**Written task**:
Locate the line that contains "makeCasing();" in the entries below, then repeat it and every following line through the line that contains "for node in", exactly, and no others.

* Begin Extracted entries *

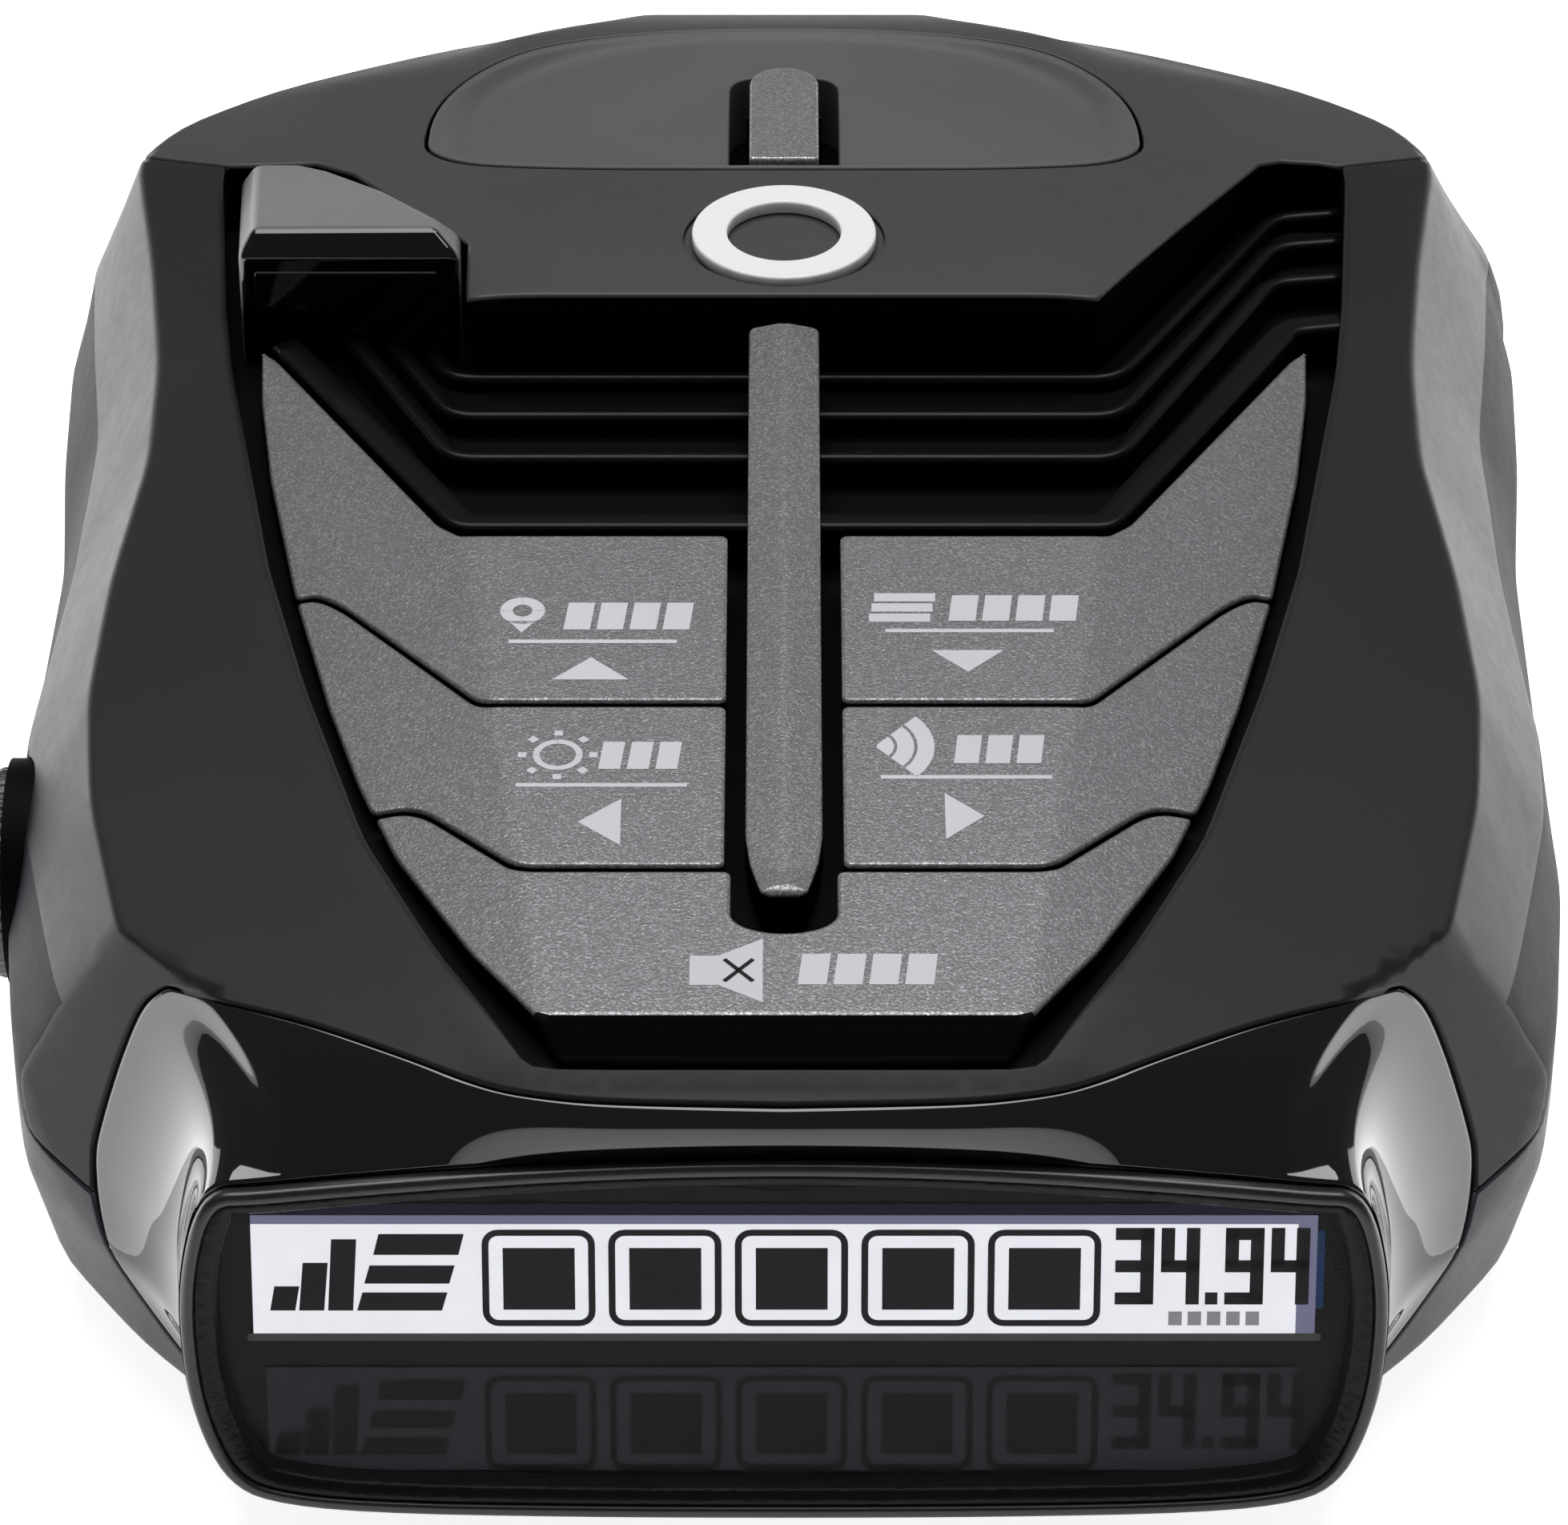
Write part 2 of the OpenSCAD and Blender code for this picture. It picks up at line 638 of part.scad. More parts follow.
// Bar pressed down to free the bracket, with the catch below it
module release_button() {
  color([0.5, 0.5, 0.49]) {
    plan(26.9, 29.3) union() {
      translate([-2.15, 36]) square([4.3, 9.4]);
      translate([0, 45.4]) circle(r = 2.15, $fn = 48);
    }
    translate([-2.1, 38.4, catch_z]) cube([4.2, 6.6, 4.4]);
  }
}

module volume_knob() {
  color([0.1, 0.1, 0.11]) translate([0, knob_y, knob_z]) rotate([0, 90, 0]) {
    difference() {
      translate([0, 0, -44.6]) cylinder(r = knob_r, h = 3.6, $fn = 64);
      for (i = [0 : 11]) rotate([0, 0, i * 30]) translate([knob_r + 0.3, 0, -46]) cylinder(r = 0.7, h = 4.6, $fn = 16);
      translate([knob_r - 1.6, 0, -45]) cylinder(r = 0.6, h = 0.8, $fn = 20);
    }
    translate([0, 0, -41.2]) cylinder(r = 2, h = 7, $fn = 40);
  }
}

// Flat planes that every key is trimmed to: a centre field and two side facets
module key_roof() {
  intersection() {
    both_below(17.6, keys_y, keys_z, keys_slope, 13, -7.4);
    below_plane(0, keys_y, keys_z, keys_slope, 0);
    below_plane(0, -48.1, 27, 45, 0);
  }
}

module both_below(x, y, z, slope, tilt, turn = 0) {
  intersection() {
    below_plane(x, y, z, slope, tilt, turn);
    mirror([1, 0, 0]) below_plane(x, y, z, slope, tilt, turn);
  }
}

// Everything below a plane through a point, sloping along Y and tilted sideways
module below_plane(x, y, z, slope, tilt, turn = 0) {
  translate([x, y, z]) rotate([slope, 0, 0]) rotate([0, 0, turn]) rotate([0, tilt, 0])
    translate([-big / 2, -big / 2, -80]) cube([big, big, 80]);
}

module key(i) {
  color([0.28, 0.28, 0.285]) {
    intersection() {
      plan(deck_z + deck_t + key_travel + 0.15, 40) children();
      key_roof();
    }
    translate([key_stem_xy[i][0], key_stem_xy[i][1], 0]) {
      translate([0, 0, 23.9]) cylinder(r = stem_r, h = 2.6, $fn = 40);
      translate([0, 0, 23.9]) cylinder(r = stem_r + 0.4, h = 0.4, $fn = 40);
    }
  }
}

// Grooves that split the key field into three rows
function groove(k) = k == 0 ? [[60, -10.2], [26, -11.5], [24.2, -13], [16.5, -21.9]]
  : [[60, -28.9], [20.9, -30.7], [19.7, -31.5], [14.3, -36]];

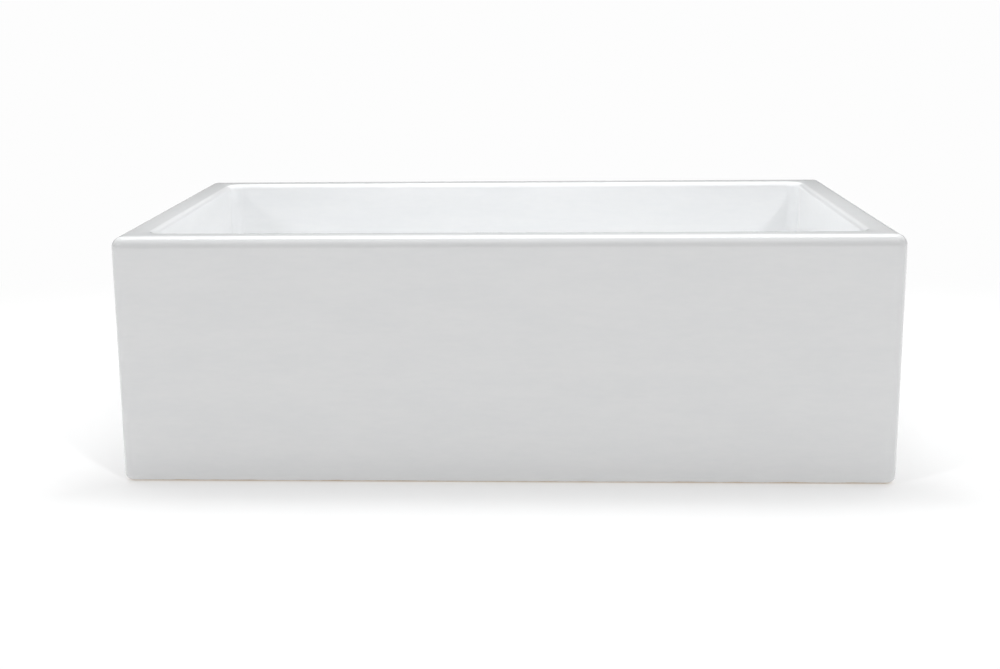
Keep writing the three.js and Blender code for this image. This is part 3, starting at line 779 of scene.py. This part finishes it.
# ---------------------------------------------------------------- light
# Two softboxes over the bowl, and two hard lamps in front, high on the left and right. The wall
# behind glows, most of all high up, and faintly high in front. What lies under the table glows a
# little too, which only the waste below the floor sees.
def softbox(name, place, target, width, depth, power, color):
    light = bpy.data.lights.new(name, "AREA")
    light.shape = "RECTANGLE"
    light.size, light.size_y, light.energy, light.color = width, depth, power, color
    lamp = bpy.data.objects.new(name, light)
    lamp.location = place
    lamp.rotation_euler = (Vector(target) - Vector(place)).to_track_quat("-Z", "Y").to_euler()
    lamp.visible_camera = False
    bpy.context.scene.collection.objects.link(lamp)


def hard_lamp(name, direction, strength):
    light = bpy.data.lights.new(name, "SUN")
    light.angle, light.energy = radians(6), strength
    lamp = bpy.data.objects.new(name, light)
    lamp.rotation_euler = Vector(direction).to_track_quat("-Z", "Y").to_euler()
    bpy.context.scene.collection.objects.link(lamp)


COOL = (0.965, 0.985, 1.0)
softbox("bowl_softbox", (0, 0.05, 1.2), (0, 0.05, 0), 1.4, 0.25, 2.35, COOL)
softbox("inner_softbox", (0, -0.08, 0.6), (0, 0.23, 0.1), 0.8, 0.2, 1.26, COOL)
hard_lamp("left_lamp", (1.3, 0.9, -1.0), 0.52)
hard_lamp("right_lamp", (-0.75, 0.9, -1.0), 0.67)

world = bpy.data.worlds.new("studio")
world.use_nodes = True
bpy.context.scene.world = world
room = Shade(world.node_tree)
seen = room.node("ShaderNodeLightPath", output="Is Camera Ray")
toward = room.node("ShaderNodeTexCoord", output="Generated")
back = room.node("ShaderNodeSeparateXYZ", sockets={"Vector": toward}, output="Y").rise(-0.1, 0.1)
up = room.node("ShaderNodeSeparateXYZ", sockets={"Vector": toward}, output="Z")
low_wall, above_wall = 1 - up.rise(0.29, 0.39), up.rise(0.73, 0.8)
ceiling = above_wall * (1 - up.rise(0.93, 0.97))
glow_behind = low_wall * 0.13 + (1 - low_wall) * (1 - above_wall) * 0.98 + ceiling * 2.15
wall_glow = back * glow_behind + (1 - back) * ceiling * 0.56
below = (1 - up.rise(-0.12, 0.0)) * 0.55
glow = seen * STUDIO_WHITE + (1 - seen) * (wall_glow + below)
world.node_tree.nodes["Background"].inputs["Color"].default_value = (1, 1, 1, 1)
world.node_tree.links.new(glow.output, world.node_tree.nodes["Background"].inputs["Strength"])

* End Extracted entries *
* Begin Extracted entries *

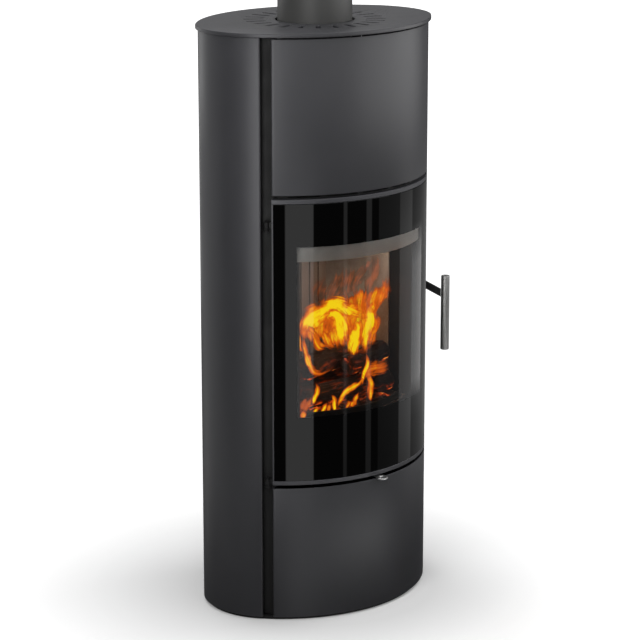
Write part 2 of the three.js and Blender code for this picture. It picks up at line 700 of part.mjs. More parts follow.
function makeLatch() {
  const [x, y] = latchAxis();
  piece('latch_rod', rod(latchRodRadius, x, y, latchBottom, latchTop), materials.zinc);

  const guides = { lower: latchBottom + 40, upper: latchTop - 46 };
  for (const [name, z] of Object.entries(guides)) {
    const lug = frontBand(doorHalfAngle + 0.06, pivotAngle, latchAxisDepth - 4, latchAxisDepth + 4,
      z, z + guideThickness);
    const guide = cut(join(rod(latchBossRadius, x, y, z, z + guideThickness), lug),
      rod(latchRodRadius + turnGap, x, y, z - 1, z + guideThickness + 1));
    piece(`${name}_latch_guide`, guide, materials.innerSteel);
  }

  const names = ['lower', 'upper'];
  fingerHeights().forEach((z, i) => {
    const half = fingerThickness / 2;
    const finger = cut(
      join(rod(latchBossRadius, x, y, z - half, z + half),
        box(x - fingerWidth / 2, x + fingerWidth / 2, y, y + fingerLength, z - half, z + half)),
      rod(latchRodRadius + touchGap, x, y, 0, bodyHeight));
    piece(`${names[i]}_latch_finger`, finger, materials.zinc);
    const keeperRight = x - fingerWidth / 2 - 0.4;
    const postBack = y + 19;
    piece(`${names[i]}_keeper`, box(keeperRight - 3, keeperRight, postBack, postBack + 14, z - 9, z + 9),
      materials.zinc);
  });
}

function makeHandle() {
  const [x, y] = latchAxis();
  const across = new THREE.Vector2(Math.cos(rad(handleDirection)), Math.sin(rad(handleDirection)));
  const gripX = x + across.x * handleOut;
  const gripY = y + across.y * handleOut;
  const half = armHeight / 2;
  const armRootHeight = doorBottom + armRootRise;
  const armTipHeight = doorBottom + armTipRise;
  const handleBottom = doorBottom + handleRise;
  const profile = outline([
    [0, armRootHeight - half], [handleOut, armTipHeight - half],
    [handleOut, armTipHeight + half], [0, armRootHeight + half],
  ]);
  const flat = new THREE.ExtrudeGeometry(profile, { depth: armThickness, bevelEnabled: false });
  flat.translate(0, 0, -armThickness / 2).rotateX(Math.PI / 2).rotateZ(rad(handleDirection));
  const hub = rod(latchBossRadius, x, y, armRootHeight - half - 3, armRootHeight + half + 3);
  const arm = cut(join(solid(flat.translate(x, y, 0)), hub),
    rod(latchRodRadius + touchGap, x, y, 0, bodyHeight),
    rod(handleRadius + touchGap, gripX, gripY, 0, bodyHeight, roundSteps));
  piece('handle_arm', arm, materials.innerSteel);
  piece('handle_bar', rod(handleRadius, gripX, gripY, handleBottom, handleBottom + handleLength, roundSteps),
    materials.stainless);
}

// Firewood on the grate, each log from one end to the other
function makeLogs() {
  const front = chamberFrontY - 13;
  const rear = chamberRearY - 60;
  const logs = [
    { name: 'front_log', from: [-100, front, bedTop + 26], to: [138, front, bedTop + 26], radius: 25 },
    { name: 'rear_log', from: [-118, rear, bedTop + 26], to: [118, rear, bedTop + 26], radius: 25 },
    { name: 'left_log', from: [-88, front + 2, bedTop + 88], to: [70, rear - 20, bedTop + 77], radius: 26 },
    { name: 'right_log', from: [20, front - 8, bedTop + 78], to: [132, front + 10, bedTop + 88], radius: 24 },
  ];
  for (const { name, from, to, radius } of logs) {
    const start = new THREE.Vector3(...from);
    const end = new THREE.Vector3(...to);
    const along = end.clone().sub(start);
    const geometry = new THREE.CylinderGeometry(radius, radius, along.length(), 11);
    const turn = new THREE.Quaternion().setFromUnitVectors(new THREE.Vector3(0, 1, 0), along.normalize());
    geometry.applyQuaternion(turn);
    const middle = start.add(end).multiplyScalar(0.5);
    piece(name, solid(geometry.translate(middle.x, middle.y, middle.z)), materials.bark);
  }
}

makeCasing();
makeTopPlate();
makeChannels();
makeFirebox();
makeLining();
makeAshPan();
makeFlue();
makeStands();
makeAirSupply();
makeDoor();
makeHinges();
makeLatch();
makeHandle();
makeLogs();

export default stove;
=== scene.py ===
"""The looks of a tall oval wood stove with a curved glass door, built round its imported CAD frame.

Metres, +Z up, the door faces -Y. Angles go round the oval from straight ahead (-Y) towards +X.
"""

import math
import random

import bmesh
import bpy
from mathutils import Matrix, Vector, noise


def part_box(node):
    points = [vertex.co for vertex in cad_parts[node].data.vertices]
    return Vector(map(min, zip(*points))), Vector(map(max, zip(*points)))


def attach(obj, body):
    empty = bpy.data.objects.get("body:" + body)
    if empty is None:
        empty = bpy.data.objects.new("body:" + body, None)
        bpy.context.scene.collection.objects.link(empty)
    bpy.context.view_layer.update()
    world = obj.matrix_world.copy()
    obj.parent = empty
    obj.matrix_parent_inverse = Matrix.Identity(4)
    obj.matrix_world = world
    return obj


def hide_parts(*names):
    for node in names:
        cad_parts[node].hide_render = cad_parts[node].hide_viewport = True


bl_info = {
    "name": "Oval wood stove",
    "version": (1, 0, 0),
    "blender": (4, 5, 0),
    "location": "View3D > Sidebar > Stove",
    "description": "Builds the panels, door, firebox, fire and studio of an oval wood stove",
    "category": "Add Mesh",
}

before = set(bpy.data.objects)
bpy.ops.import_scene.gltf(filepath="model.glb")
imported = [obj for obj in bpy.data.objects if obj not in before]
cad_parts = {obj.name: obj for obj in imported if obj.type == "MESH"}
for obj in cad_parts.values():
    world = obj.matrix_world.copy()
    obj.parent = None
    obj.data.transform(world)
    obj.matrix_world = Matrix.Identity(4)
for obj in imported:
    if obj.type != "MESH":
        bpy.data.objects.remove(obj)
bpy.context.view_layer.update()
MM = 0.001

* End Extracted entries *

**Result below**:
makeCasing();
makeTopPlate();
makeChannels();
makeFirebox();
makeLining();
makeAshPan();
makeFlue();
makeStands();
makeAirSupply();
makeDoor();
makeHinges();
makeLatch();
makeHandle();
makeLogs();

export default stove;
=== scene.py ===
"""The looks of a tall oval wood stove with a curved glass door, built round its imported CAD frame.

Metres, +Z up, the door faces -Y. Angles go round the oval from straight ahead (-Y) towards +X.
"""

import math
import random

import bmesh
import bpy
from mathutils import Matrix, Vector, noise


def part_box(node):
    points = [vertex.co for vertex in cad_parts[node].data.vertices]
    return Vector(map(min, zip(*points))), Vector(map(max, zip(*points)))


def attach(obj, body):
    empty = bpy.data.objects.get("body:" + body)
    if empty is None:
        empty = bpy.data.objects.new("body:" + body, None)
        bpy.context.scene.collection.objects.link(empty)
    bpy.context.view_layer.update()
    world = obj.matrix_world.copy()
    obj.parent = empty
    obj.matrix_parent_inverse = Matrix.Identity(4)
    obj.matrix_world = world
    return obj


def hide_parts(*names):
    for node in names:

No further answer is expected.